Spatial Source Contributions Identification of Acid Rain over the Yangtze River Delta Using a Variety of Methods
GE Bao-Zhu;LIU Ying;CHEN Huan-Sheng;PAN Xiao-Le;WANG Zi-Fa;State Key Laboratory of Atmospheric Boundary Layer Physics and Atmospheric Chemistry, Institute of Atmospheric Physics, Chinese Academy of Sciences;Laboratory for Climate Studies, National Climate Center, China Meteorological Administration;Research institute for applied mechanics/Kyushu university;
The source-receptor relation of wet deposition has been a continuous issue in studies of regional environmental pollution over the past two decades.
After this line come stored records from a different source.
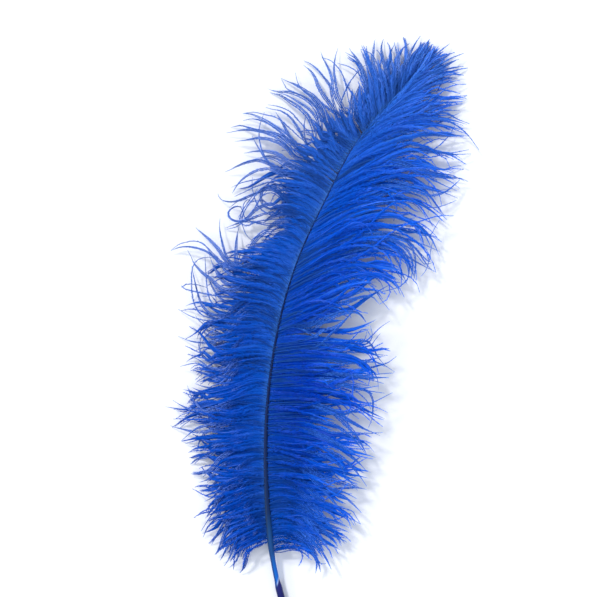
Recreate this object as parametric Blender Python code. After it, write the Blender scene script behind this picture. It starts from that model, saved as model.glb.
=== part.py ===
"""An ostrich feather lying on a flat surface: one grown piece, so one solid.

The quill and the shaft are one tapered tube that bows off the surface. Two vanes of
flat, drooping locks grow from it and are fused to it. The quill's cut end, the tip and
the ends of the left locks rest on z = 0; the right vane floats above it.

Metres, +Z up. +Y runs from the quill to the tip, and the origin is below the middle.
"""

import math
import random
from bisect import bisect_right

import bmesh
import bpy
from mathutils import Vector

MM = 0.001
NAME = "ostrich_feather"

# Driving dimensions, in millimetres and degrees.
# Middle of the shaft seen from above, from the quill's cut end to the tip.
SHAFT_ROUTE = [
    (-19.5, -182.0),
    (-25.5, -163.8),
    (-31.0, -136.0),
    (-33.6, -104.5),
    (-34.5, -73.5),
    (-33.2, -42.5),
    (-29.3, -11.5),
    (-22.6, 19.5),
    (-12.3, 50.0),
    (2.0, 80.5),
    (18.5, 112.5),
    (33.2, 131.8),
    (46.8, 146.0),
    (58.0, 158.4),
]
# (share of the shaft's length, height of its middle)
SHAFT_HEIGHT = [
    (0.00, 2.10),
    (0.06, 3.2),
    (0.15, 6.0),
    (0.30, 10.0),
    (0.50, 12.5),
    (0.70, 11.5),
    (0.85, 8.0),
    (0.95, 4.5),
    (1.00, 2.6),
]
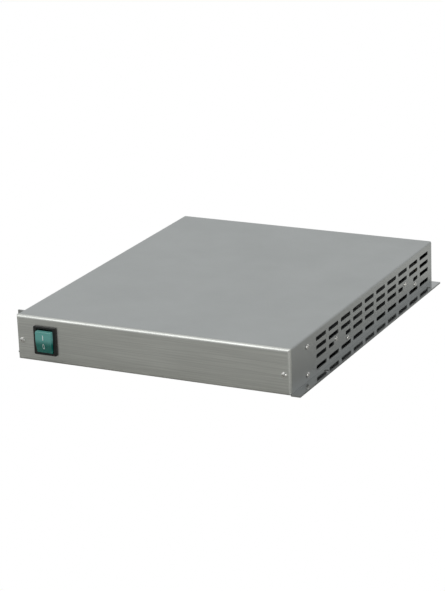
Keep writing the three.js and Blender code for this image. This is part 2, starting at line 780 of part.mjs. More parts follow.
// Outlet: a raised face with three slots inside a narrow trench that the plug's skirt enters.
function makeOutlet(x) {
  const flange = block(x, middleHeight, outletFlange, rearFace + gap, socketFace);
  const body = block(x, middleHeight, outletBody, socketFace - outletDepth, rearFace + gap + 0.1);
  const [width, height] = outletFace;
  const outer = cavityOutline(x, middleHeight, [width + 2 * outletTrench, height + 2 * outletTrench], 4);
  const inner = cavityOutline(x, middleHeight, outletFace, 3);
  const trench = cut(
    extrudeAlongY(outer, socketFace - outletTrenchDepth, socketFace + 1),
    extrudeAlongY(inner, socketFace - outletTrenchDepth - 1, socketFace + 2),
  );
  const slots = [[-inletPinPitch, -1], [0, 1], [inletPinPitch, -1]].map(([dx, up]) =>
    block(
      x + dx,
      middleHeight + up * inletPinOffset,
      [inletPin[0] + 0.6, inletPin[1] + 0.6],
      socketFace - outletSlotDepth,
      socketFace + 1,
    ),
  );
  return cut(join(flange, body), trench, ...slots);
}

const neckEnd = rearFace + breakerNeckProud;
const buttonBore = breakerButton + 0.15;
const buttonFront = neckEnd + breakerButtonProud - breakerButtonLength;

function makeBreakerBody() {
  const [width, depth, height] = breakerBody;
  const body = block(breakerX, middleHeight, [width, height], rearInside - gap - depth, rearInside - gap);
  const neck = rodAlongY(breakerX, middleHeight, breakerNeck, rearInside - gap - 1, neckEnd, 20);
  const bore = rodAlongY(breakerX, middleHeight, buttonBore, buttonFront - 4, neckEnd + 1, 20);
  return cut(join(body, neck), bore);
}

function makeNut(x, z, radius, hole, y0, y1) {
  return cut(rodAlongY(x, z, radius, y0, y1, 6), rodAlongY(x, z, hole, y0 - 1, y1 + 1, 20));
}

// Shank through the rear panel, with its head inside the case.
function makeStud() {
  const headFace = rearInside - gap;
  const head = rodAlongY(studX, studHeight, studHeadRadius, headFace - studHeadThickness, headFace, 6);
  const shank = rodAlongY(studX, studHeight, studRadius, headFace - 1, rearFace + studProud);
  return join(head, shank);
}

add("power_inlet", "blackPlastic", makeInlet());
add("fuse_drawer", "blackPlastic", makeFuseDrawer());
const fuseSpan = [inletX - fuseLength / 2, inletX + fuseLength / 2];
add("fuse", "nickel", rodAlongX(fuseY, fuseZ, fuseRadius, ...fuseSpan, 12));
outletXs.forEach((x, i) => add("outlet_" + (i + 1), "blackPlastic", makeOutlet(x)));
add("breaker_body", "blackPlastic", makeBreakerBody());
const buttonSpan = [buttonFront, neckEnd + breakerButtonProud];
add("breaker_button", "blackPlastic", rodAlongY(breakerX, middleHeight, breakerButton, ...buttonSpan, 20));
const nutSpan = (thickness) => [rearFace + gap, rearFace + gap + thickness];
const breakerNutSize = [breakerNutRadius, breakerNeck + 0.1];
const breakerNut = makeNut(breakerX, middleHeight, ...breakerNutSize, ...nutSpan(breakerNutThickness));
add("breaker_nut", "nickel", breakerNut);
add("earth_stud", "brass", makeStud());
const studNut = makeNut(studX, studHeight, studNutRadius, studRadius + 0.1, ...nutSpan(studNutThickness));
add("earth_nut", "brass", studNut);

// ---------------------------------------------------------------- batteries

const terminalHeight = floor + batteryHeight / 2;

// Sealed battery on its broad side, its two blade terminals facing the circuit board.
function makeBattery(y) {
  const body = box(batteryLeft, y, floor, batteryRight, y + batteryLength, batteryTop);
  const [width, thickness, length] = batteryTab;
  const [low, high] = [terminalHeight - thickness / 2, terminalHeight + thickness / 2];
  const tabs = [0, batteryTabSpread].map((along) => {
    const start = y + batteryTabFromEnd + along - width / 2;
    return box(batteryLeft - length, start, low, batteryLeft + 1, start + width, high);
  });
  return join(body, ...tabs);
}

// Strap over the joint between the two batteries, with a foot on the tray.
function makeStrap() {
  const middle = batteryFronts[1] - batteryGap / 2;
  const [y0, y1] = [middle - strapWidth / 2, middle + strapWidth / 2];
  const outerLeft = batteryLeft - gap - strapSheet;
  const outerRight = batteryRight + gap + strapSheet;
  const top = batteryTop + gap;
  return join(
    box(outerLeft, y0, top, outerRight, y1, top + strapSheet),
    box(outerLeft, y0, floor, outerLeft + strapSheet, y1, top + strapSheet),
    box(outerRight - strapSheet, y0, floor, outerRight, y1, top + strapSheet),
    box(outerLeft - strapFoot, y0, floor, outerLeft + strapSheet, y1, floor + strapSheet),
  );
}

add("battery_front", "batteryCase", makeBattery(batteryFronts[0]));
add("battery_rear", "batteryCase", makeBattery(batteryFronts[1]));
add("battery_strap", "blackPlastic", makeStrap());

// ---------------------------------------------------------------- circuit board

add("main_board", "boardGreen", box(boardLeft, boardFront, boardHeight, boardRight, boardRear, boardTop));

const boardMiddleX = (boardLeft + boardRight) / 2;
const coreX = boardMiddleX;
const coreY = boardFront + 20 + coreSize[1] / 2;
const coreBottom = onBoard + coilRise;
const windowX = coreLeg / 2 + coreWindow[0] / 2;

// Ferrite core lying flat, its two windows open upwards on both sides of the middle leg.
function makeCore() {
  const [width, depth, height] = coreSize;
  const [x0, x1] = [coreX - width / 2, coreX + width / 2];
  const [y0, y1] = [coreY - depth / 2, coreY + depth / 2];
  const body = box(x0, y0, coreBottom, x1, y1, coreBottom + height);
  const windows = [-windowX, windowX].map((dx) => {
    const half = [coreWindow[0] / 2, coreWindow[1] / 2];
    const x = coreX + dx;
    return box(x - half[0], coreY - half[1], 0, x + half[0], coreY + half[1], bodyHeight);
  });
  return cut(body, ...windows);
}

// Coil round the core's middle leg; it fills the windows and stands over and under the core.
function makeCoil() {
  const half = [coreLeg / 2 + coreWindow[0] - fit, coreWindow[1] / 2 - fit];
  const top = coreBottom + coreSize[2] + coilRise - gap;
  const body = box(coreX - half[0], coreY - half[1], onBoard, coreX + half[0], coreY + half[1], top);
  const leg = coreLeg / 2 + fit;
  const [low, high] = [coreBottom - fit, coreBottom + coreSize[2] + fit];
  return cut(body, box(coreX - leg, coreY - coreSize[1], low, coreX + leg, coreY + coreSize[1], high));
}

const heatsinkX = boardLeft + 8 + heatsinkSize[0] / 2;
const heatsinkY = boardRear - 22 - heatsinkSize[1] / 2;

// Comb-shaped extrusion: a base plate with upright fins.
function makeHeatsink() {
  const [width, length, height] = heatsinkSize;
  const step = (width - heatsinkFin) / (heatsinkFins - 1);
  const [y0, y1] = [heatsinkY - length / 2, heatsinkY + length / 2];
  const start = heatsinkX - width / 2;
  const base = box(start, y0, onBoard, start + width, y1, onBoard + heatsinkBase);
  const fins = [];
  for (let i = 0; i < heatsinkFins; i++) {
    const x = start + i * step;
    fins.push(box(x, y0, onBoard, x + heatsinkFin, y1, onBoard + height));
  }
  return join(base, ...fins);
}

add("transformer_core", "ferrite", makeCore());
add("transformer_coil", "copper", makeCoil());
add("heatsink", "heatsinkAluminium", makeHeatsink());
const capacitorX = boardRight - 8 - capacitorRadius;
for (let i = 0; i < 2; i++) {
  const y = boardRear - 30 - i * capacitorPitch;
  const can = rodAlongZ(capacitorX, y, capacitorRadius, onBoard, onBoard + capacitorHeight, 20);
  add("capacitor_" + (i + 1), "capacitorSleeve", can);
}
const relayX = capacitorX - capacitorRadius - 12 - relaySize[0];
const relayY = boardRear - 16 - relaySize[1];
const relayEnd = [relayX + relaySize[0], relayY + relaySize[1], onBoard + relaySize[2]];
add("relay", "relayBlue", box(relayX, relayY, onBoard, ...relayEnd));
const choke = new THREE.TorusGeometry(chokeRadius - chokeWire / 2, chokeWire, 8, 16);
add("choke", "copper", choke.translate(relayX, relayY - 30, onBoard + chokeWire + gap));

// ---------------------------------------------------------------- leads

// Insulated lead along a smooth curve through the given points.
function makeLead(points, radius) {
  const path = new THREE.CatmullRomCurve3(points.map((p) => new THREE.Vector3(...p)));
  const section = new THREE.Shape().absarc(0, 0, radius, 0, 2 * Math.PI, false);
  const options = { steps: leadSteps, extrudePath: path, curveSegments: 4, bevelEnabled: false };
  return new THREE.ExtrudeGeometry(section, options);
}

const tabTip = batteryLeft - batteryTab[2] - leadRadius - gap;
const leadEndX = boardRight - 14;
const batteryTabYs = batteryFronts.map((y) => [0, batteryTabSpread].map((dy) => y + batteryTabFromEnd + dy));
const overBoard = onBoard + leadRadius + 2;
const redY = batteryTabYs[0][0];
add("battery_lead_red", "redLead", makeLead([
  [tabTip, redY, terminalHeight],
  [tabTip - 6, redY + 4, terminalHeight],
  [leadEndX + 4, boardFront + 4, terminalHeight - 3],
  [leadEndX, boardFront + 16, overBoard],
], leadRadius));
const blackY = batteryTabYs[1][1];
add("battery_lead_black", "blackLead", makeLead([
  [tabTip, blackY, terminalHeight],
  [tabTip - 6, blackY - 3, terminalHeight],
  [leadEndX + 2, blackY - 12, terminalHeight - 3],
  [leadEndX - 4, blackY - 20, overBoard],
], leadRadius));
const terminalEnd = switchBack + terminalLength + leadRadius + gap;
add("switch_lead", "blackLead", makeLead([
  [switchX, terminalEnd, switchHeight + terminalSpread],
  [switchX + 2, terminalEnd + 5, switchHeight + terminalSpread],
  [switchX + 10, boardFront + 2, switchHeight],
  [switchX + 12, boardFront + 14, overBoard],
], leadRadius));

export default assembly;
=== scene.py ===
# %% [markdown]
# # A compact uninterruptible power supply
# The case is folded sheet metal: a U-shaped cover with slotted sides over a flat tray, and a
# thick brushed front panel with one green rocker switch. The sizes, places and moving bodies
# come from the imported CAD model. This lesson gives every piece its real edges, roundness and
# finish. All lengths are metres, in the same frame as the CAD model.

# %% Load the frame
import json
import math
import random

import bmesh
import bpy
from mathutils import Matrix, Vector


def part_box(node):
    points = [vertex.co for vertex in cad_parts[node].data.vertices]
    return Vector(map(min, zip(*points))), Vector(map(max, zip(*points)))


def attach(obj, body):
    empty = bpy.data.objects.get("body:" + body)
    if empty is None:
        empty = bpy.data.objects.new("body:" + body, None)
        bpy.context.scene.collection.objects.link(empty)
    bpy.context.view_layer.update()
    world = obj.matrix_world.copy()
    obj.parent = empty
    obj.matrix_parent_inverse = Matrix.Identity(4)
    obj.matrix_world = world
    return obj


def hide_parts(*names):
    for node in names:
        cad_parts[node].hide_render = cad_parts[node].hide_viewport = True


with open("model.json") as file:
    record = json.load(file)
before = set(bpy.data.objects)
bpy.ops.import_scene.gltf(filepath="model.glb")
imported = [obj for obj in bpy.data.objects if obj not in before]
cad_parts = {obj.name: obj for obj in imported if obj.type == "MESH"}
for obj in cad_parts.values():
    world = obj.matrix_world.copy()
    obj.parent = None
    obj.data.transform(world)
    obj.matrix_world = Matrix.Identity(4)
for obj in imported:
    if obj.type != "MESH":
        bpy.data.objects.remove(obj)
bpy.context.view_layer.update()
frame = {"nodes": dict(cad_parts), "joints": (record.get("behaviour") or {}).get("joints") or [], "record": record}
MM = 0.001

# %% [markdown]
# ## Camera
# A product picture of a flat case is taken from far away with a long lens, so its edges stay
# nearly parallel. The camera is placed by the direction from the case back to it, and by how
# far it is moved sideways and up in its own view. A small roll tips the horizon.

# %% Camera
VIEW_AZIMUTH = math.radians(26.87)
VIEW_ELEVATION = math.radians(18.30)
VIEW_ROLL = math.radians(-2.22)
VIEW_DISTANCE = 2.177
VIEW_LENS = 134.97
SENSOR_WIDTH = 36
NEAREST, FARTHEST = 0.05, 50
VIEW_SLIDE = (-9.7 * MM, 2.7 * MM)

panel_low, panel_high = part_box("front_panel")
cover_low, cover_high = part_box("top_cover")
case_middle = Vector((0, 0, cover_high.z / 2))


def place_camera():
    right = Vector((math.cos(VIEW_AZIMUTH), math.sin(VIEW_AZIMUTH), 0))
    level = Vector((right.y, -right.x, 0)) * math.cos(VIEW_ELEVATION)
    toward_camera = level + Vector((0, 0, math.sin(VIEW_ELEVATION)))
    up = toward_camera.cross(right)
    data = bpy.data.cameras.new("camera")
    data.lens = VIEW_LENS
    data.sensor_width = SENSOR_WIDTH
    data.clip_start, data.clip_end = NEAREST, FARTHEST
    camera = bpy.data.objects.new("camera", data)
    bpy.context.scene.collection.objects.link(camera)
    place = case_middle + toward_camera * VIEW_DISTANCE
    place += right * VIEW_SLIDE[0] + up * VIEW_SLIDE[1]
    turn = Matrix((right, up, toward_camera)).transposed() @ Matrix.Rotation(VIEW_ROLL, 3, "Z")
    camera.matrix_world = Matrix.LocRotScale(place, turn, None)
    bpy.context.scene.camera = camera
    return camera


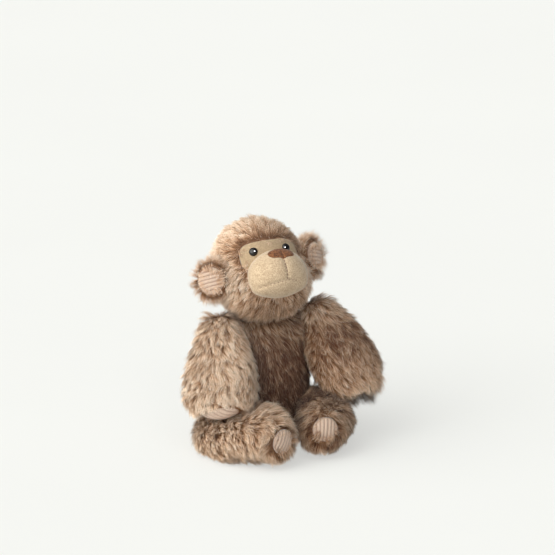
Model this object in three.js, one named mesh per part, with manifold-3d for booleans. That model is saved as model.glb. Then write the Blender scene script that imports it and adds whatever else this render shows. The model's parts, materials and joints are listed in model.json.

In the absence of direct observational evidence, the problem is difficult to solve—a topic of broad international debate since the turn of the present century. In the present study, a variety of methods focused on the sources of the wet deposition of acidic substances, like sulfate and nitrate, were used to investigate the precipitation chemistry over the Yangtze River Delta(YRD) during 2007. Back-trajectory analysis associated with the observation data and a source tracing method coupled with the Nested Air Quality Prediction Modeling System(NAQPMS) are proved to be effective methods for investigating the sources of wet deposition over the YRD. Comparison among the back-trajectory, footprint, and NAQPMS results shows good consistency, both qualitatively and quantitatively. The most important contributor to acidic substances in the YRD, as well as heavy acid rain over the region, is the anthropogenic pollution from East China, which accounts for more than 70%.